In this online gallery can be found selections from the immense treasure chest of archives and voices of the Palestinian revolution. The materials are arranged within three themes: Revolutionary Movements, Revolutionary Moments, and Revolutionary Culture. These themes, and the sections within them, offer diverse aspects of Palestinian revolutionary life in the 1950s, 60s and 70s, primarily through the voices of ordinary and mid-level cadres of the Palestinian revolution.
Revolutionary Movements is in three parts, each offering insights into how Palestinian cadres founded revolutionary movements, parties, unions, and national institutions, exploring their seminal moments when they joined them, as well as some of the ways they participated in the multitude of structures, groups, and institutions of the Palestinian revolution. The last part focuses on the methods they used to plan and mobilise for collective action through these structures. It introduces some central experiences inside revolutionary movements and parties – although not all by any means -- especially that of the Palestine Liberation Organisation as the overarching national structure, as well as the popular unions and organisations, such as the General Union of Palestinian Women, the student, workers’ and teachers’ unions, all of which became core sites of revolutionary civic mobilisation across borders, the region, and throughout the world.

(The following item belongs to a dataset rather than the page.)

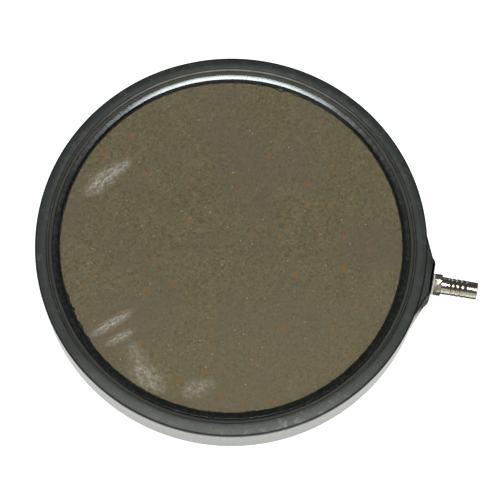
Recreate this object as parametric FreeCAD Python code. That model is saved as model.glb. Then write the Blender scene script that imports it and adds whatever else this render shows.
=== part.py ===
import FreeCAD, Part
import math
import os

# Round air stone: a porous disc in a rubber casing, fed through a hose fitting on its side.
# Millimetres. Origin: centre of the underside, on the surface that the casing stands on.
# +Z up, +X along the hose fitting, away from the disc.

# Rubber casing
casing_radius = 101.5
casing_height = 28.0
casing_foot_radius = 101.0
casing_edge_round = 0.8
foot_corner = 1.0
band_inner_radius = 95.6
band_crown = 0.12
well_radius = 94.8
ledge_radius = 86.5
ledge_z = 12.7
floor_top_z = 5.0
recess_z = 2.0
recess_radius = 86.0
recess_slope = 1.0

# Raised pattern in the underside recess, and the pegs that carry the stone
under_rib_count = 8
under_rib_width = 3.0
under_rib_inner_radius = 16.0
under_rib_z = 0.6
under_ring_radii = (14.0, 50.0)
under_ring_width = 3.0
peg_radius = 4.0
peg_rings = ((30.0, 6), (62.0, 12))

# Boss on the side of the casing
boss_face_x = 105.7
boss_root = (97.5, 25.6)
boss_shoulder = (103.8, 10.6)
boss_corner_y = 8.4
boss_corner_round = 1.4
boss_edge_round = 0.9
boss_bottom_z = 4.3
boss_top_z = 27.4
port_width = 8.0
port_top_z = 17.0
port_outer_x = 96.4
port_inner_x = 84.0

# Stone disc
stone_radius = 90.6
stone_bottom_z = 15.0
stone_top_z = 25.0
stone_chamfer = 0.4

# Gasket: a rubber channel that grips the stone's edge
gasket_outer_radius = 92.5
gasket_lip_radius = 88.9
gasket_bottom_lip_radius = 88.5
gasket_bottom_z = 13.5
gasket_crest_z = 27.5
gasket_crest_radius = 92.2
gasket_shoulder_z = 27.2
gasket_lip_swell = 0.65
gasket_crest_swell = 0.05

# Adhesive and sealant
seam_bottom_z = 18.0
seam_top_z = 26.3
seam_sag = 0.5
bed_inner_radius = 88.8
sealant_width = 0.7
sealant_height = 0.5

# Hose fitting, along +X at this height
fitting_z = 14.0
thread_radius = 3.5
thread_pitch = 1.0
thread_length = 9.0
thread_relief_radius = 2.9
thread_relief_length = 1.2
stem_chamfer = 0.5
fitting_bore_radius = 2.0
washer_thickness = 1.2
washer_radius = 5.5
washer_hole_radius = 3.7
hex_flats = 9.8
hex_length = 3.9
hex_tilt_deg = 13.0
hex_chamfer_radius = 5.1
hex_chamfer_length = 0.45
tail_length = 18.65
tail_radius = 4.5
tail_tip_radius = 4.35
tail_neck_length = 3.0
rib_ends = (4.8, 7.2, 9.8, 12.5)
rib_groove_depth = 0.35
tip_collar_length = 1.2
tip_collar_drop = 0.05
tip_mouth_chamfer = 0.4

# Threaded insert, moulded into the boss
insert_recess = 0.2
insert_length = 9.1
insert_clearance = 0.06
insert_tooth_count = 24
insert_tooth_radius = 6.0
insert_root_radius = 5.6
insert_waist_radius = 5.1
insert_land_length = 3.2

# How far a cutting tool runs past the surface that it opens
overrun = 1.0

# An edge shorter than this in one direction has no length in that direction
flat_limit = 0.01


def point(x, z):
    return FreeCAD.Vector(x, 0, z)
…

Next, Revolutionary Moments explores how movements and popular activities took place within historic Palestine as well as along its Jordanian, Lebanese, and Syrian borders; how Palestinian revolutionaries practiced global solidarity, and were supported by movements, states, and individuals across the world. The Moments section introduces aspects of widespread popular Arab involvement in the Palestinian struggle, and the types of regional and popular civic action on the Palestinian cause, notwithstanding some moments of profound political cleavages with some regimes. The deep African, Asian, and Latin American engagement with the Palestinian revolution is also featured here: at tricontinental capitals and regions, through collective diplomatic and political initiatives at the UN and the capitals of Western Europe, and through international meetings and conferences of unions, intellectuals, artists, as well as within the Non-Aligned movement.
This second section on Moments highlights a few of the landmark episodes in Palestinian revolutionary history, such as the launch of armed struggle in the mid-1960s, the battle of Karameh in Jordan, the liberation of the camps in Lebanon, Land Day inside Palestine, and the siege of Beirut. Rather than a comprehensive or complete study of any of these moments, the section on Moments aims to provide an appreciation of how ordinary cadres, in different geographic locations, dealt with some of the most critical junctures in their history.

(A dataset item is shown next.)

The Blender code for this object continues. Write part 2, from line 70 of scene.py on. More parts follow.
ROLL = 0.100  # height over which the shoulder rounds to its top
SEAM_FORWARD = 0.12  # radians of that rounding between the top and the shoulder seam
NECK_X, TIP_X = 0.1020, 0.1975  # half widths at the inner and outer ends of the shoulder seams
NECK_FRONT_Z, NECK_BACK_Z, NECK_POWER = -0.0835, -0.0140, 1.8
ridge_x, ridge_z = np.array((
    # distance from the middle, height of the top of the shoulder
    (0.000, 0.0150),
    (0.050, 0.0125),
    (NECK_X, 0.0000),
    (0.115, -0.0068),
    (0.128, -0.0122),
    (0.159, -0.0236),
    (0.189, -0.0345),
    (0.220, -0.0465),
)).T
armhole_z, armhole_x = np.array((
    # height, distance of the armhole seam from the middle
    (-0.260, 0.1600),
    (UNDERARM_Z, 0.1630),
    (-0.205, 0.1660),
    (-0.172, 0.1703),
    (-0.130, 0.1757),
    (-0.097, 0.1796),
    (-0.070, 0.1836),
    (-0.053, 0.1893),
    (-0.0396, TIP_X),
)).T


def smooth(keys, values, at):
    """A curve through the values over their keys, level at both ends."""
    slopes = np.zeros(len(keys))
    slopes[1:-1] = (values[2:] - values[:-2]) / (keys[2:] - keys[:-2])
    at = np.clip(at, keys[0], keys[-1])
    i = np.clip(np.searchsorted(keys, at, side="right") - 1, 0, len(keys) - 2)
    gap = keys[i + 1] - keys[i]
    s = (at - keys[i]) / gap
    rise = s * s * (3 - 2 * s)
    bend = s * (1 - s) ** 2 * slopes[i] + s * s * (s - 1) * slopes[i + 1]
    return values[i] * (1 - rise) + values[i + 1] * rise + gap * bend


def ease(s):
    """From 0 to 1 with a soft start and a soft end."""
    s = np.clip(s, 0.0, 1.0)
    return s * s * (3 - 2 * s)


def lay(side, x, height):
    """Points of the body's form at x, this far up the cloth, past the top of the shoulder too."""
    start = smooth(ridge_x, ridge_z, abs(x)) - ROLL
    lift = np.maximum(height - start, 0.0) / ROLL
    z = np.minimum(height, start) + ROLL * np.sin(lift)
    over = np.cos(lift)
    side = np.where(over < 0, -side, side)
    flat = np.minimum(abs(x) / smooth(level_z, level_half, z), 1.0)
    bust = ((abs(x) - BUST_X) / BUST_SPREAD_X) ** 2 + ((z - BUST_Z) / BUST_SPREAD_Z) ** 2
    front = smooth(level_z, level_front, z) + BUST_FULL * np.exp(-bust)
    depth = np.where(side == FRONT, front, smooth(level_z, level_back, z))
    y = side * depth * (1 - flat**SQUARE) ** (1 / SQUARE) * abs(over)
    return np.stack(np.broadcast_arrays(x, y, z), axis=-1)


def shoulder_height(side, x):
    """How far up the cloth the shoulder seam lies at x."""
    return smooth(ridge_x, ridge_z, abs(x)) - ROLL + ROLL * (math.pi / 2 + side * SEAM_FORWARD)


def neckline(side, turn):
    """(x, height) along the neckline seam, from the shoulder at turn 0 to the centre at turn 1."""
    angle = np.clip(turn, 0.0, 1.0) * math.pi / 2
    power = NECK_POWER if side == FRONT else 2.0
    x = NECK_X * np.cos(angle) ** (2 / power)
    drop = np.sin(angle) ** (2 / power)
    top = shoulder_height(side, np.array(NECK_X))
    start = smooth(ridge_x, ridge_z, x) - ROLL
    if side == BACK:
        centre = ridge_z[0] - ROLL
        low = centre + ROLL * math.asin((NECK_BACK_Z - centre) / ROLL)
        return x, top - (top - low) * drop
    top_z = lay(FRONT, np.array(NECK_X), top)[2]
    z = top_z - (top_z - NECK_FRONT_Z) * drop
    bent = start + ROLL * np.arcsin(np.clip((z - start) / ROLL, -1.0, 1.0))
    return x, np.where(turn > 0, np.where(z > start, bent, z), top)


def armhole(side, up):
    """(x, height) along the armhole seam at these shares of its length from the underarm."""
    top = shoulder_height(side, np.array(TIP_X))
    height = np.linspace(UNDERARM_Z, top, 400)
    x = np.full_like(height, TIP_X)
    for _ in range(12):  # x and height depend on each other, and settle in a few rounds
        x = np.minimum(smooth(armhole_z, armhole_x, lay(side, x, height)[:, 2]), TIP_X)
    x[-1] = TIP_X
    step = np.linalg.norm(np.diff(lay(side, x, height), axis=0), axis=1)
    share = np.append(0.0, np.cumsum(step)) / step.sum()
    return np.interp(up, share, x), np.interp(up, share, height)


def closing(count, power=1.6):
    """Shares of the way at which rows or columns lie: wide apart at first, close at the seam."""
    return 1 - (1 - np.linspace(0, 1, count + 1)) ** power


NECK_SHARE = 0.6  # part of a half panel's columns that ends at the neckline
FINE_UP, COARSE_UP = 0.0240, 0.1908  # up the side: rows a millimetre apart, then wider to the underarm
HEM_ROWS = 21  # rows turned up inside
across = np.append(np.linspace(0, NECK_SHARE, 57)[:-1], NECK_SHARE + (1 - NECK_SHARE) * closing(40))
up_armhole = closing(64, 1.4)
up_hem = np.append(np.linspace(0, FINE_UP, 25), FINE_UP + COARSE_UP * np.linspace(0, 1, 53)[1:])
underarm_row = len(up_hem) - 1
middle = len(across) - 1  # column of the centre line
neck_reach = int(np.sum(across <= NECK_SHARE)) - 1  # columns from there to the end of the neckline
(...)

The Revolutionary Culture section has examples from the world of Palestinian revolutionary ideas, intellectual output, and creative production from the printed press, cinema, radio, and photography. This was a huge area of production during the three decades of the Palestinian revolution covered here, and multiple sets of volumes could be produced on any of its features. It also explores the extremely important role revolutionary education played during this period, as well as a few of the forms it took. The purpose of these sections is to give a sense of the breadth of the front on which Palestinian cultural struggle was conducted, so as to explore the many different types of cultural experience generated by the revolution during that era.
Through the Learn sections, we hope users of the site can begin to hear the distinct voices of Palestinian cadres from different revolutionary movements, factions, and levels of political responsibility, see their faces, hear their debates and ideas, and touch their experiences, both individual and collective.